Theism as portrayed by most if not all religions purport to express the person as being body and soul and/or spirit. The soul and the body are understood to be in constant struggles to control decision-making and behavior. Relationship with a higher power both momentarily and eventually in the grand scheme of things when all is said and done depends on the cumulative outcome of the body-mind struggle. If one eliminates the idea the existence of a soul, then the concept of life after death loses grounds on what part of a person enters the afterlife. On the other hand, suggesting that the self cannot be part of the body or the mind makes the substance of existence, both material and spiritual, inconsequential in determining personal identity.
As suggested by David Hume, the process of introspection carefully reveals to one that the only thing that they could and are intimately aware of is a collection of perceptions (Hume 244). In essence, all that is real is what is physical. Everything else is nothing but a false illusion that the brain creates and convinces one that it exists. By this argument, the identity of a person is just as variable as that of any inhuman object (Hume 241). Evidence gives substance to claims.

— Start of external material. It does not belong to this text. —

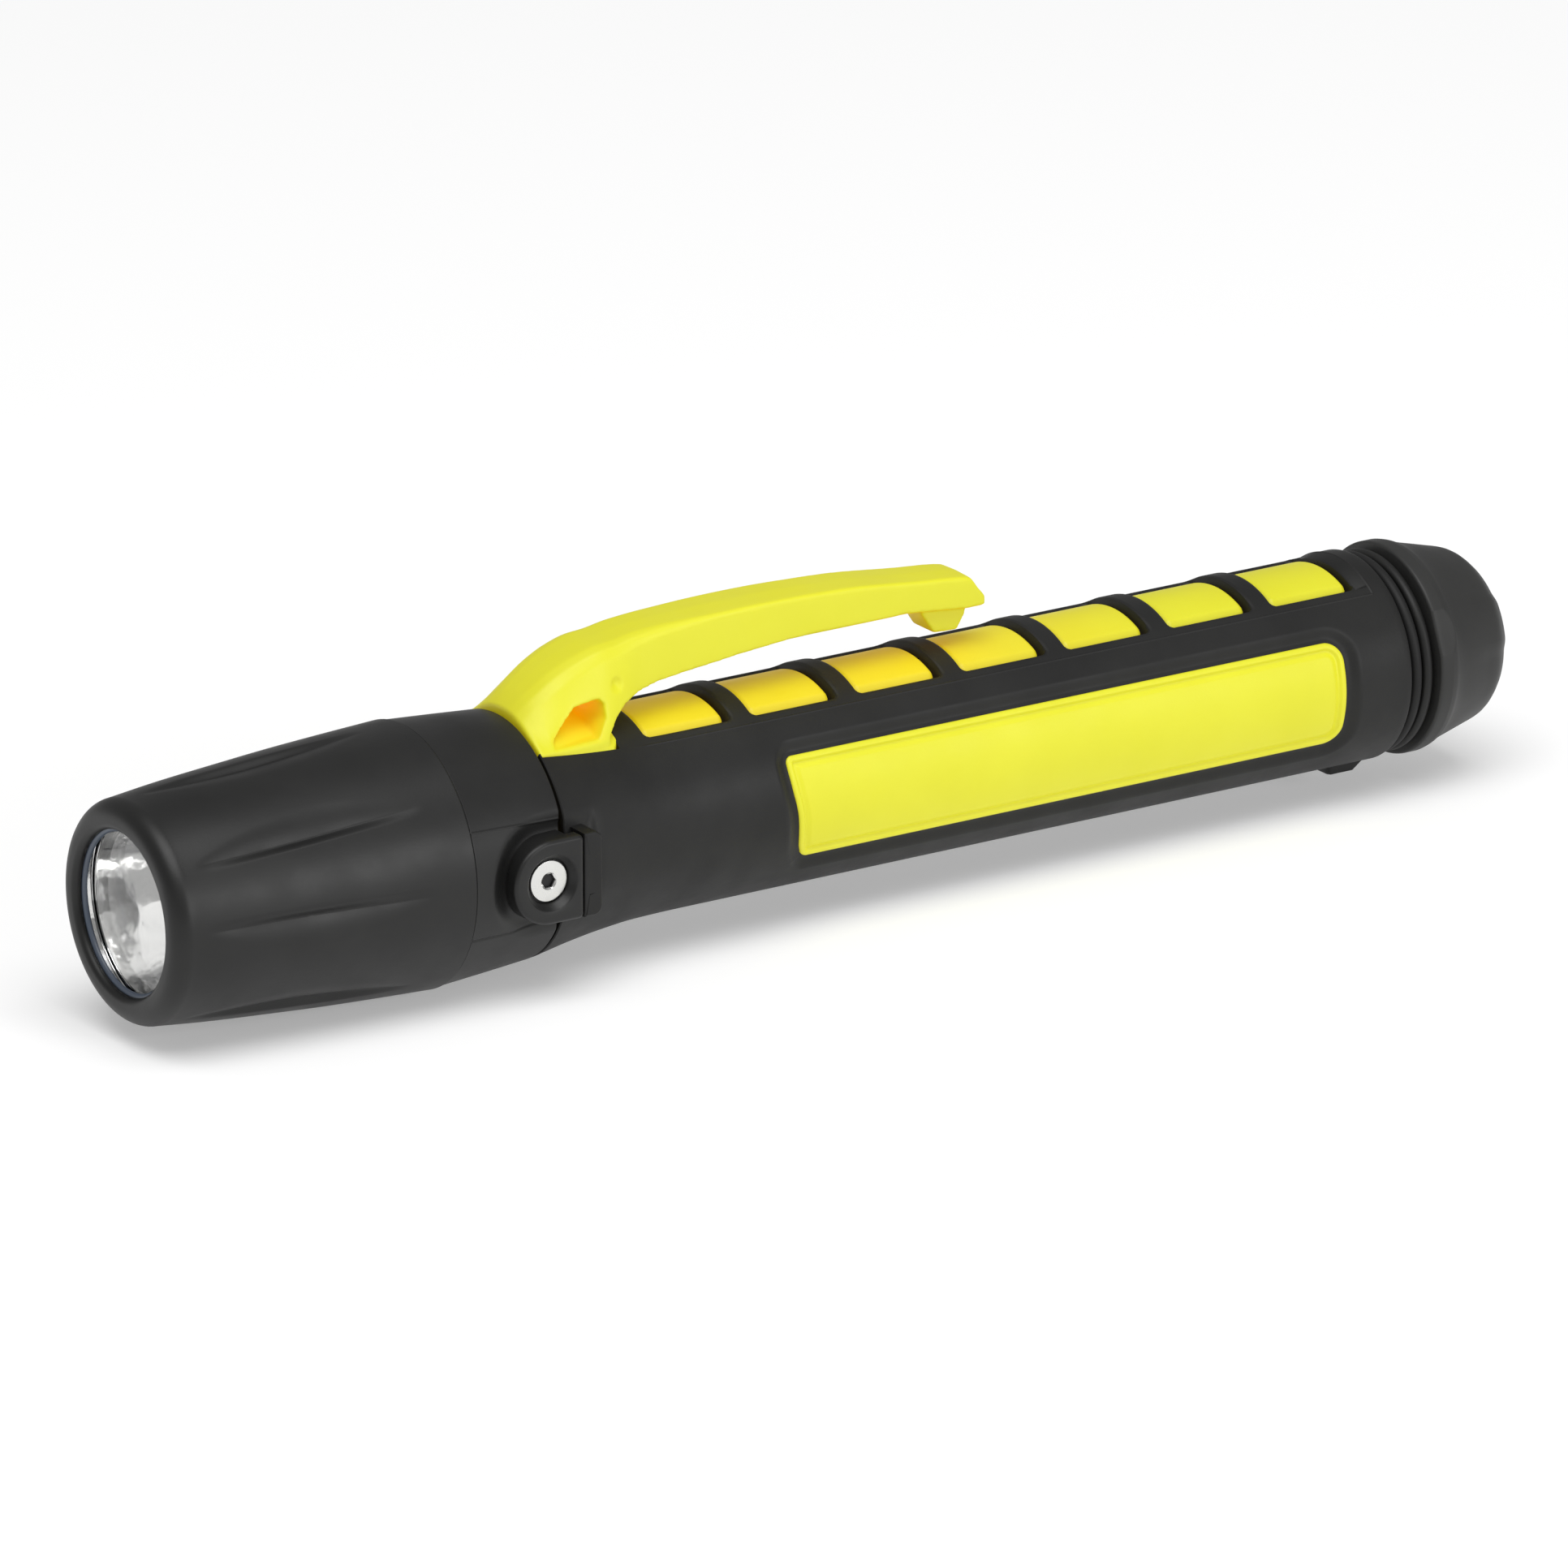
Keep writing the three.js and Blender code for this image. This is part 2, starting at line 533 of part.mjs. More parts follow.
add('switch_plunger', switchPlunger(), brass);
add('switch_housing', switchHousing(), shellBlack);
add('stem_circlip', tube(60.8, 61.4, 2.9, 4.6, SMALL), steel);
add('switch_seal', ring(TAIL_SEAL_X, 10.75, 0.65), rubberBlack);
add('switch_knob', switchKnob(), shellBlack);

export default torch;
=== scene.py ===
"""Looks for a slim two-cell hand torch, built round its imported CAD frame.

Shapes are worked out in millimetres about the torch's own axis: x runs along it with the lens
at -x, and angles run round it in degrees, from the lock screw's side (-Y) up towards the clip.
They are written into the frame in metres."""
import json
import math

import bmesh
import bpy
import numpy as np
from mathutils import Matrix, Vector


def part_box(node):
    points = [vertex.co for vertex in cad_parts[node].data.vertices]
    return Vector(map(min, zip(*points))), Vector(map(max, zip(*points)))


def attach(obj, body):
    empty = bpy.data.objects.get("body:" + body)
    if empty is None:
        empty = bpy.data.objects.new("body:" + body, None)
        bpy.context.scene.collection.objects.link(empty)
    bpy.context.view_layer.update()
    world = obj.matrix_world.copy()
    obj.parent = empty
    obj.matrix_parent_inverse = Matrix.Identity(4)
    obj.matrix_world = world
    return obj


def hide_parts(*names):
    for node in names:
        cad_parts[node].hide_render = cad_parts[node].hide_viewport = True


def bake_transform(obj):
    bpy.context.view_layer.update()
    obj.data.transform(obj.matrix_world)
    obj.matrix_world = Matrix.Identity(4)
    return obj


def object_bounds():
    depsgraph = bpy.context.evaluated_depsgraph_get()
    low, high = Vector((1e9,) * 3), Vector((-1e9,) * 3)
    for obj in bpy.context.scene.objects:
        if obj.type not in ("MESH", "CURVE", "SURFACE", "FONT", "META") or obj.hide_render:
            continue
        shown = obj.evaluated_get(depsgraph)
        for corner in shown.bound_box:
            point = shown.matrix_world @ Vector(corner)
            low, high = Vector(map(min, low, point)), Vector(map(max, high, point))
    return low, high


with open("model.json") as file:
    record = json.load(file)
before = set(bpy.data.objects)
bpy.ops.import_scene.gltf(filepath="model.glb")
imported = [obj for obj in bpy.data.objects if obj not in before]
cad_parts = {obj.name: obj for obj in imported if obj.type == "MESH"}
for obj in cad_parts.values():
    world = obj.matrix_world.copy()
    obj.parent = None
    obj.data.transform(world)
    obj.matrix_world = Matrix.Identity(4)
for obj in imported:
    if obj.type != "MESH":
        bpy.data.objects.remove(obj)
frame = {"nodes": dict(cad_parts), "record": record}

MM = 0.001
cad_low, cad_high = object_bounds()
tube_low, tube_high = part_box("inner_tube")
AXIS = Vector((0, 0, (tube_low.z + tube_high.z) / 2))


def span(node):
    """A CAD node's lowest and highest corner, in millimetres about the torch's axis."""
    low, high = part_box(node)
    return (low - AXIS) / MM, (high - AXIS) / MM


# ---- dimensions shared by several pieces, from the frame where it holds them ----
head_low, head_high = span("head_shell")
sleeve_low, sleeve_high = span("grip_sleeve")
strip_low, strip_high = span("pad_strip")
flange_low, flange_high = span("switch_housing")
screw_low, screw_high = span("lock_screw")
lens_low, lens_high = span("lens")
gasket_low, gasket_high = span("lens_gasket")
seal_low, seal_high = span("switch_seal")
clip_low, _ = span("clip_base")
_, arm_high = span("clip_arm")
_, panel_high = span("side_panel_left")
_, knob_high = span("switch_knob")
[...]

The idea that our identity is but a bundle of perceptions that are continuously and rapidly changing consolidates the concept of being and the knowledge of what one exists as into an evidence-based substantiated claim.

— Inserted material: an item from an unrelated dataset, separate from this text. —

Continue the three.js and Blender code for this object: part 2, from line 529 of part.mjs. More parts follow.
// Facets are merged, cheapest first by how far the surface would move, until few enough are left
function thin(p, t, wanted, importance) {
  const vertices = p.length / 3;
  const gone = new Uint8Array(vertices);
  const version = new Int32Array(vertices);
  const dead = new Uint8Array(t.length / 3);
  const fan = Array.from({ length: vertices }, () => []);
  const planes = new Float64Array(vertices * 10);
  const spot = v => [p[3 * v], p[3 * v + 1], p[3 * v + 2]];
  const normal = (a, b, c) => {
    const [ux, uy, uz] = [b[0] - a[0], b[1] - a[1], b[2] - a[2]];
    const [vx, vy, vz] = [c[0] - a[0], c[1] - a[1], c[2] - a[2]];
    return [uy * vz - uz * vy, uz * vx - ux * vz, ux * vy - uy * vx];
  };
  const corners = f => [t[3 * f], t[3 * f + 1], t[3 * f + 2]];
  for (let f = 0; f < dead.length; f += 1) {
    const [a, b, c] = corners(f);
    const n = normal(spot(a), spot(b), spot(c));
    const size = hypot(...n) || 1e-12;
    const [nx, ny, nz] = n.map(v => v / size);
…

Consider the fact that we keep changing physically, psychologically and socially every day. A decade down the line, with all the changes we've amassed, we still consider the present person to be the very same person as the last person from a decade ago. This begs the question: what/how much has to change for one to consider the person as having a different identity from the past? If one takes a glass of water and freezes it, they automatically consider it as having become ice. Despite the complete change in physical state, they still know that the block of ice is the very glass of what they had from the beginning. Demonstrably, the only things in these examples that have remained constant are perceptions and ironically, changes in the state of things. This implies that identity as a concept, both self and itemized, cannot be tied to the actual existing items since their state and form lack constancy. Seeing as the perception exists as a specific bunch of interpreted sensory information, at a specific time in a specific space; then so does identity. It is for this reason that personal identity can sensibly be looked at as a culmination of these perceptions and the quick dynamic nature in which they change.

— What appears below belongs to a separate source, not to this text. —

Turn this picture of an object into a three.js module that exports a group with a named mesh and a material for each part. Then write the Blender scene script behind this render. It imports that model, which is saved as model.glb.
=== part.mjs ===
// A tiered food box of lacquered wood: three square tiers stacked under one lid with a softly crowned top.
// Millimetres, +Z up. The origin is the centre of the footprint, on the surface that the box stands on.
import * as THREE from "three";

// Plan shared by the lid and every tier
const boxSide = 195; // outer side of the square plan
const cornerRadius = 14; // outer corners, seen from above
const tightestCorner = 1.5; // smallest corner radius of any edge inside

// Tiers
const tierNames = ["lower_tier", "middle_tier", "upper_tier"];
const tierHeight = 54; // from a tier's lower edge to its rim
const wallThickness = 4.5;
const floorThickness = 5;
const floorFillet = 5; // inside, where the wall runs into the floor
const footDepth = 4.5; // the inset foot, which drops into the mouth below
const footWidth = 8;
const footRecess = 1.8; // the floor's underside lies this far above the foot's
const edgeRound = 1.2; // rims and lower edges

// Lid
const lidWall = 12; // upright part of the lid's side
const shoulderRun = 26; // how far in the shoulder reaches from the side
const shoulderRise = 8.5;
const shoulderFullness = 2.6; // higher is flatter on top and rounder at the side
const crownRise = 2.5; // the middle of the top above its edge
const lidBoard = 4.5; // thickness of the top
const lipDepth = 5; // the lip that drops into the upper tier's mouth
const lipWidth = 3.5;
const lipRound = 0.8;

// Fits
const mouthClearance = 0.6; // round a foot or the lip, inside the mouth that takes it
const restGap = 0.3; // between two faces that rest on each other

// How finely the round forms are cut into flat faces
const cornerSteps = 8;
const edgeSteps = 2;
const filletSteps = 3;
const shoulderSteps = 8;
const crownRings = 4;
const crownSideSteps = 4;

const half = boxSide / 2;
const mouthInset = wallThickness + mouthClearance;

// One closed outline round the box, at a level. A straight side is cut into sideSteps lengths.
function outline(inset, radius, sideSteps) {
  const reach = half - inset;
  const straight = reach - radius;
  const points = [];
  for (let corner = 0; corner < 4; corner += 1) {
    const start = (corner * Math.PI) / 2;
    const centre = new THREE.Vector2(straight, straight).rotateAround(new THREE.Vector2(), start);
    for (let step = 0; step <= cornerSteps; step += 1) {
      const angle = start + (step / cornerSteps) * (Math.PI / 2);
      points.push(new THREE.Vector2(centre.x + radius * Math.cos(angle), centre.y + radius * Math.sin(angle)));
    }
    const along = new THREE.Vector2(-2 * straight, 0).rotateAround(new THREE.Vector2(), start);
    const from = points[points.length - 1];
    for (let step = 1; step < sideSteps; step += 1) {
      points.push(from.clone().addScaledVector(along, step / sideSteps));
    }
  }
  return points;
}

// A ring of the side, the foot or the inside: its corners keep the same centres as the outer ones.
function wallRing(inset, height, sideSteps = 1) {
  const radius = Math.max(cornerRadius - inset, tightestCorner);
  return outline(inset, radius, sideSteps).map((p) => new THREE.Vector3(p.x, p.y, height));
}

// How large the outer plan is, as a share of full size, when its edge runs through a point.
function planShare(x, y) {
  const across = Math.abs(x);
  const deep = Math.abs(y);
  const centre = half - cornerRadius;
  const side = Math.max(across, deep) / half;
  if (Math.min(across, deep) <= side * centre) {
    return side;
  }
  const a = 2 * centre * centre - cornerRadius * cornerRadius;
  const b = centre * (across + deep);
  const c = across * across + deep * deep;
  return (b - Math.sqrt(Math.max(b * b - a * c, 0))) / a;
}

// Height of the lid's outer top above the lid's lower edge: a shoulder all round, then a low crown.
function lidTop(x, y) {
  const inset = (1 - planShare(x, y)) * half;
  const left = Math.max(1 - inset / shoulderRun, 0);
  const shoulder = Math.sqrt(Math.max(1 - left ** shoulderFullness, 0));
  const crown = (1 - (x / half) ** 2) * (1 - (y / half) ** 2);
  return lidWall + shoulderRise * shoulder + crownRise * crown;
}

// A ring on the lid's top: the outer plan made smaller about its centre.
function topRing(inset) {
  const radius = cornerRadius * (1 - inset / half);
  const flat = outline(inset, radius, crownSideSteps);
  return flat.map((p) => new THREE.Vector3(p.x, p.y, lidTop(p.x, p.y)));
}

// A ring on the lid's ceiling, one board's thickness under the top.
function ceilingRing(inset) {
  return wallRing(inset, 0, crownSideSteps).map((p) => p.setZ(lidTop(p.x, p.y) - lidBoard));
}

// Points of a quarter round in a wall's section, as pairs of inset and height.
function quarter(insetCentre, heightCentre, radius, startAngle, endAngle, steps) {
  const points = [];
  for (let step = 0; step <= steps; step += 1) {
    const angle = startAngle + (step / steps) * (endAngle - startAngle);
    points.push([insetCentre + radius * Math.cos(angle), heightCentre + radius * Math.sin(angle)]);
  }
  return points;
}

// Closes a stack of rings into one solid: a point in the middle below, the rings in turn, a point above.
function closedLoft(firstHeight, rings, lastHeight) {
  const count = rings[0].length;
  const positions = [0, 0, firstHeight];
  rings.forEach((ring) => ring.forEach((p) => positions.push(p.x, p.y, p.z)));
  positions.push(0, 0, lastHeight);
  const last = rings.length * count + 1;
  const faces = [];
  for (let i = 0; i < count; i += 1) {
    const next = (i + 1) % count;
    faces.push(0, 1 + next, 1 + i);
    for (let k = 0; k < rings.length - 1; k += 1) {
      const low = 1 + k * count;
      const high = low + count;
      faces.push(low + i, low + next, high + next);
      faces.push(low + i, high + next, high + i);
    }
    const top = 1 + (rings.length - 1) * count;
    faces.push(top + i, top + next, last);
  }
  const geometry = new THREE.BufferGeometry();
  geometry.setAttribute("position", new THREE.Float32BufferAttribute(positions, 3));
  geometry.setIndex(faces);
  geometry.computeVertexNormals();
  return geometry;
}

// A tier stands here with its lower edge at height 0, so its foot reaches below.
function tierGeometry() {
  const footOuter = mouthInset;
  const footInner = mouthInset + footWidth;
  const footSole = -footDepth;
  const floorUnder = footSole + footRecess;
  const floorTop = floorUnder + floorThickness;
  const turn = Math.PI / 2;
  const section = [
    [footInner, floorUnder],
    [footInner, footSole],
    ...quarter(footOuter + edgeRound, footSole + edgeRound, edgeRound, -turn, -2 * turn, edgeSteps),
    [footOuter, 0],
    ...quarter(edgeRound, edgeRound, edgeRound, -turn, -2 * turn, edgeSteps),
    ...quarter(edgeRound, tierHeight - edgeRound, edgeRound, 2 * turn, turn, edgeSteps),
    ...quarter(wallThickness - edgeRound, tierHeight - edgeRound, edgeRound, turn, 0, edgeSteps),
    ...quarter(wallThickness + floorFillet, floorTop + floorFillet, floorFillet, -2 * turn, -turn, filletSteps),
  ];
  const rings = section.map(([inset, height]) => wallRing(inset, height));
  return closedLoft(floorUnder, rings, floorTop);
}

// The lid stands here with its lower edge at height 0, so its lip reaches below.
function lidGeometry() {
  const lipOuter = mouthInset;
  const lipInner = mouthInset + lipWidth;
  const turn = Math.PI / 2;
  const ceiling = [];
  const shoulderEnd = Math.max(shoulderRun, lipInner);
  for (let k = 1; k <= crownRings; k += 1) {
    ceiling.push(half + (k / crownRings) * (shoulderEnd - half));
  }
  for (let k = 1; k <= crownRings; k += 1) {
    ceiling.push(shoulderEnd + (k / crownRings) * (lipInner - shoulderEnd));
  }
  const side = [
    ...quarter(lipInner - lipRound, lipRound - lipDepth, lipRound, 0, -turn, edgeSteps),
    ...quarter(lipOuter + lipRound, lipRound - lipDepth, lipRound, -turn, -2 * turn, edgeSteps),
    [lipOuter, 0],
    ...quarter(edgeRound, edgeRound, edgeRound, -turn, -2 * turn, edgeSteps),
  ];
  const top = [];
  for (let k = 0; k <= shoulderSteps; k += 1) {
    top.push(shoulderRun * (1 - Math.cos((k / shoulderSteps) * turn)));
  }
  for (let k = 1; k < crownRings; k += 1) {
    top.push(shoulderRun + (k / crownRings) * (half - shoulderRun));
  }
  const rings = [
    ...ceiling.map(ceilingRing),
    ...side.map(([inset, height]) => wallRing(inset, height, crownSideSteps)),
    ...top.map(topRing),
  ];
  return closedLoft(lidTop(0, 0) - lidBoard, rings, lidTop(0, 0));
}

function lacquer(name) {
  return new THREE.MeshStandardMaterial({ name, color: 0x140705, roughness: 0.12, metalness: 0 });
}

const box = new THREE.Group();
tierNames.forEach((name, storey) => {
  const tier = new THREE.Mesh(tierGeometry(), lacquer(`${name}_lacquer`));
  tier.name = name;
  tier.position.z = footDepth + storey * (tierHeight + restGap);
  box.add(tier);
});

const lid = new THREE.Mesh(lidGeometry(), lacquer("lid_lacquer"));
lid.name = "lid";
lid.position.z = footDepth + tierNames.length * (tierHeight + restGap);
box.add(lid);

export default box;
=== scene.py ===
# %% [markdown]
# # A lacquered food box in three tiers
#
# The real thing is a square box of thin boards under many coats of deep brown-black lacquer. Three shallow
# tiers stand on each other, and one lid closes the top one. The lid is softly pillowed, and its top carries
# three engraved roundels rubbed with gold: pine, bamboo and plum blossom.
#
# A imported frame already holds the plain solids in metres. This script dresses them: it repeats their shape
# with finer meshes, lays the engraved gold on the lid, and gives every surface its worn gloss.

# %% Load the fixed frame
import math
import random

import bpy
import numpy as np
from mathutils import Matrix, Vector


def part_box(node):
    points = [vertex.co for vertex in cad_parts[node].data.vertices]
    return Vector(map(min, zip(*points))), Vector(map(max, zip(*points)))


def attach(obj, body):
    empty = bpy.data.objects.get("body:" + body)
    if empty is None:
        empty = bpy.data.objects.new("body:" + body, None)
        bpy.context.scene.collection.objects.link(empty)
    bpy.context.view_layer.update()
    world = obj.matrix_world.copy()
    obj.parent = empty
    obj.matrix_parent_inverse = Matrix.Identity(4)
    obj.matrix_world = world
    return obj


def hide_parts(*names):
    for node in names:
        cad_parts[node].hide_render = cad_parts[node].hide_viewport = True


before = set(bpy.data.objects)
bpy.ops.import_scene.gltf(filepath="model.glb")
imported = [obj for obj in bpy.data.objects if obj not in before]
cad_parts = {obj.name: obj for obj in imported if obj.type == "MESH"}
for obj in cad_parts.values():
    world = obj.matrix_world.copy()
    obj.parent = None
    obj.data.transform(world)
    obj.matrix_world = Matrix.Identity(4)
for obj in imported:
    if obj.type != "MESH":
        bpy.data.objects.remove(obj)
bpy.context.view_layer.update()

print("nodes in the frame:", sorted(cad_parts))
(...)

Given the massive database of information people acquire, retain and lose as they experientially navigate their world, they find a way of noticing actual existing similarities and relatedness between things and/or phenomena. It is therefore how and why when forming a thought process people segue from an idea to the next following this relatedness. This is also how original ideas are developed as well as imaginations that are seemingly unlike anything the person knows actually to exist. Since the senses keep taking in different data, creating relations makes it possible to establish what the different ever-changing sensory data have in common. Perception is thus made to operate in the very same way, and thus despite the physical changes, identity maintains its constancy. Ironically, in this particular way change defines constancy.
It is noteworthy that Hume insistently expresses that these perceptions do not in the way belong to anything in particular. In this view, David Hume's idea of identity converges with Buddha's. This point of convergence appears on the point that identity is looked at as being a collection of numerous, related yet dynamic and constantly changing elements; as opposed to being of a particular central substance (Rahula 66). The only point of divergence between Hume and Buddha on this concept is that Buddha's teachings allude to the concept of the existence of the soul that Hume terms to be an illusion. With this information, the conclusion on the concept of personal identity according to Hume is that it is characteristically defined by the related cohesive parts of one's perceptions as brought to existences by subjective life experiences.
The fact that it matters more to Hume and to this school of thought that the resemblances, relatedness, and causality obtain perceptions; than the actual existence of identity puts it under potential critical spotlights. Critically speaking, this school of thought clearly speaks of a seemingly incredibly chaotic yet still orderly process that culminates into having and maintaining personal identity. The process involves a constant and continuous collection of sensory data and having this data constantly and rapidly changing. There follows a process of processing this information with the same conditions it is collected. The information is then cross-tabulated with pre-existing data to establish the relatedness and similarities and thus a constant paradigm is created/maintained. These processes would require something that could perceive this unity of information despite the chaotic nature and the never-ending changes. The existence of this entity would portray it as being just as mysterious as the concept of identity itself. On top of that, it would imply the presence of a core substance as being the source of personal identity which is opposed to the core principle of the theory.
This critic is however misguided since it is built on the thought that the substance core is what brings together the elements of identity and makes sense of them by establishing a togetherness of related elements. One could argue that the process is reversed or rather the chronology of the thought process is inverted. It is rather the togetherness of these elements amidst and despite their dynamic and seemingly chaotic nature that gives rise to the illusion of the existence of a core substance.
Conclusion
In conclusion, the concepts of personal identity, self as well as existence are so tightly knit that it is almost impossible to discuss one extensively without mentioning the others. Philosophers from the eastern and western parts of the globe seem to have this conundrum as a common factor despite their vast differences in interests, knowledge bases and belief systems. Hume's school of thought seems to carry more water though since it refuses to allude to some unverifiable being or substance when examining the concept of personal identity as well as existence. It insists on associating it to empirical and verifiable aspects even though most cannot be measured.
Works Cited
Descartes, Rene, Elizabeth Sanderson Haldane, and George Robert Thomson
Hume, David. A treatise of human nature. Courier Corporation, 2003.
Rahula, Walpola. What the Buddha taught. Vol. 641. Grove Press, 1974.